With the hiring of former Rams offensive coordinator Pat Shurmur as head coach in January, you can expect the Browns to employ an offense closer to the one Holmgren himself would run. Case in point: the Rams targeted their wideouts on 65.1 percent of their pass plays in 2010, while Cleveland targeted its wide receivers just 47.7 percent of the time. 

With the wideouts expected to get more passes thrown their way, let's see if any personnel changes are coming. Young WRs Mohamed Massaquoi and Brian Robiskie have shown some promise, but they were drafted by former head coach Eric Mangini for an offense no longer in place. 

Here's a breakdown of each of the wide receivers on the roster, in alphabetical order:

Joshua Cribbs: Cribbs showed progress as a receiver early in the season, with a long TD catch vs. Kansas City in Week Two perhaps the highlight of his campaign. However, his opportunities in the offense dwindled after he suffered four injured toes in Week 10. He finished with 23 catches for 292 yards and one TD. 

Johnathan Haggerty: A 2010 undrafted free agent, Haggerty spent the season on injured reserve. 

Mohamed Massaquoi: Massaquoi was targeted 73 times, most among Browns wideouts, and he caught 36 passes for 483 yards and two TDs. He has shown an ability to stretch the field but has lacked consistency at times. 

Carlton Mitchell: A sixth-round pick in the 2010 draft, Mitchell played in five games, with one carry for nine yards. He's one of the more intriguing receivers on the roster, for he has some upside and didn't play much last season. 

Jordan Norwood: He was signed to the Browns' roster from the practice squad on Nov. 30, 2010 but did not appear in a game last season. He could contend for one of the final spots on the WR depth chart. 

Brian Robiskie: He came on nicely at the end of the season, with one TD catch of at least 20 yards in each of the last three games. However, he had shown little before that point. 
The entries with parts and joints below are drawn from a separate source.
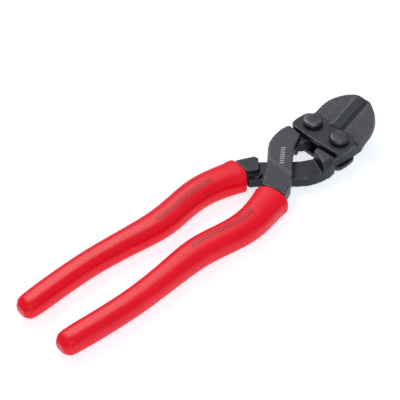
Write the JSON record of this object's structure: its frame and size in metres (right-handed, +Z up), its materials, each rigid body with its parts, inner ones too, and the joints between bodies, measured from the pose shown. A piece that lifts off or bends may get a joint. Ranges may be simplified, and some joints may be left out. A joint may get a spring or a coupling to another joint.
{
  "type": "bolt cutters",
  "caption": "Compact bolt cutters: two crossing forged levers riveted between a pair of link plates, jaws turned up at an angle, dipped red grips.",
  "frame": {"origin": "centre of the closed tool's bounding box, on the surface that it lies on", "axes": "+Y from the ends of the grips to the tip of the jaws, +X to the right seen from above with the jaws away, +Z up, along the pivot rivets"},
  "size_m": [0.0464, 0.2047, 0.0185],
  "materials": {
    "forged_steel": "black oxide, satin",
    "plate_steel": "black oxide, smooth satin",
    "rivet_steel": "black oxide, worn on the rim",
    "bearing_steel": "ground",
    "red_vinyl": "glossy dipped vinyl"
  },
  "bodies": {
    "link_plates": {"top_link_plate": "plate_steel", "bottom_link_plate": "plate_steel", "left_pivot_rivet": "rivet_steel", "right_pivot_rivet": "rivet_steel", "left_top_thrust_washer": "bearing_steel", "left_bottom_thrust_washer": "bearing_steel", "right_top_thrust_washer": "bearing_steel", "right_bottom_thrust_washer": "bearing_steel"},
    "upper_lever_set": {"upper_lever": "forged_steel", "left_pivot_bush": "bearing_steel", "right_grip": "red_vinyl"},
    "lower_lever_set": {"lower_lever": "forged_steel", "right_pivot_bush": "bearing_steel", "left_grip": "red_vinyl"}
  },
  "joints": [
    {"name": "left_pivot", "type": "hinge", "parent": "link_plates", "child": "upper_lever_set", "pos_m": [-0.0086, 0.07265, 0.0071], "axis": [0, 0, 1], "range_deg": [0, 14]},
    {"name": "right_pivot", "type": "hinge", "parent": "link_plates", "child": "lower_lever_set", "pos_m": [0.0086, 0.07265, 0.0071], "axis": [0, 0, 1], "range_deg": [-14, 0]}
  ],
  "couplings": [
    {"joint": "right_pivot", "follows": "left_pivot", "ratio": -1}
  ]
}
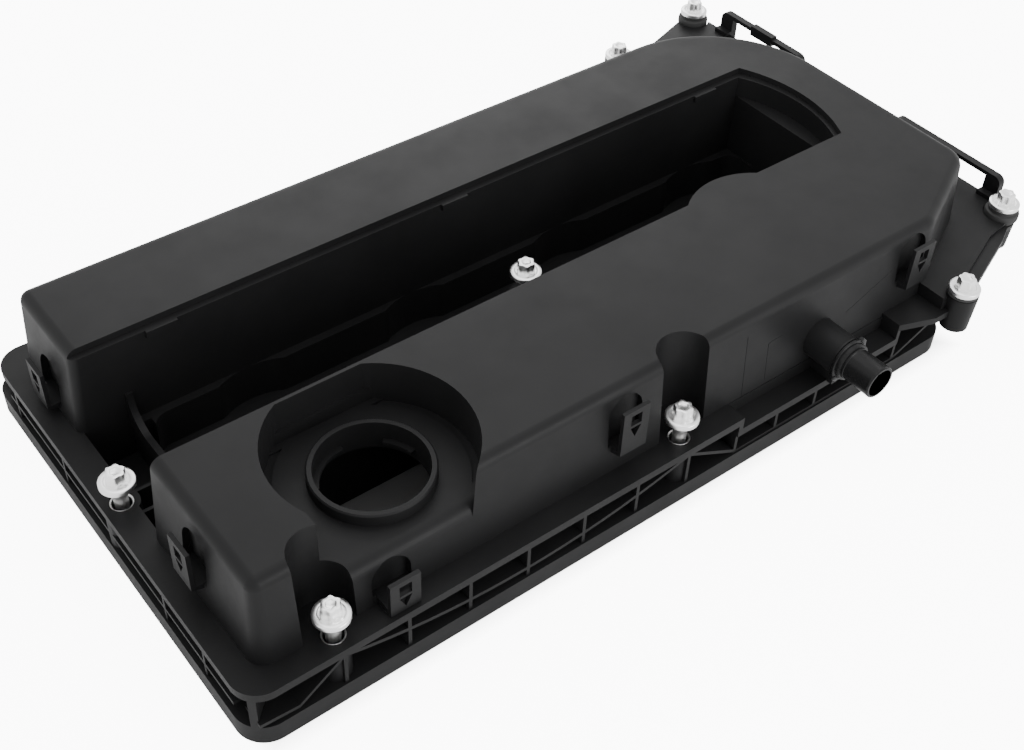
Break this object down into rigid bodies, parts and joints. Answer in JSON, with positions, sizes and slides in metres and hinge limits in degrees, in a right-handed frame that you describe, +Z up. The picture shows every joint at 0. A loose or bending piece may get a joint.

Chansi Stuckey: Stuckey, who played inside as a slot receiver, was targeted 63 times, catching 40 passes for 346 yards and no TDs. Stuckey, who has four years of experience, is slated to be a free agent. 

Demetrius Williams: The former Ravens deep threat appeared in two games for Cleveland last season, recording no statistics. He'll compete for a reserve role. 

Rod Windsor: Windsor was signed to the Browns' practice squad on Nov. 30, 2010, was cut Dec. 7, then signed a reserve/futures contract in January. He also played in the UFL and AFL in 2010. 

Bottom line: The Browns' plans at this position bear watching. Holmgren has been reluctant to blame the wideouts for their lack of production. Do the Browns bring back most of the wideouts and give them a chance to produce in Shurmur's West Coast scheme, or are bigger changes coming?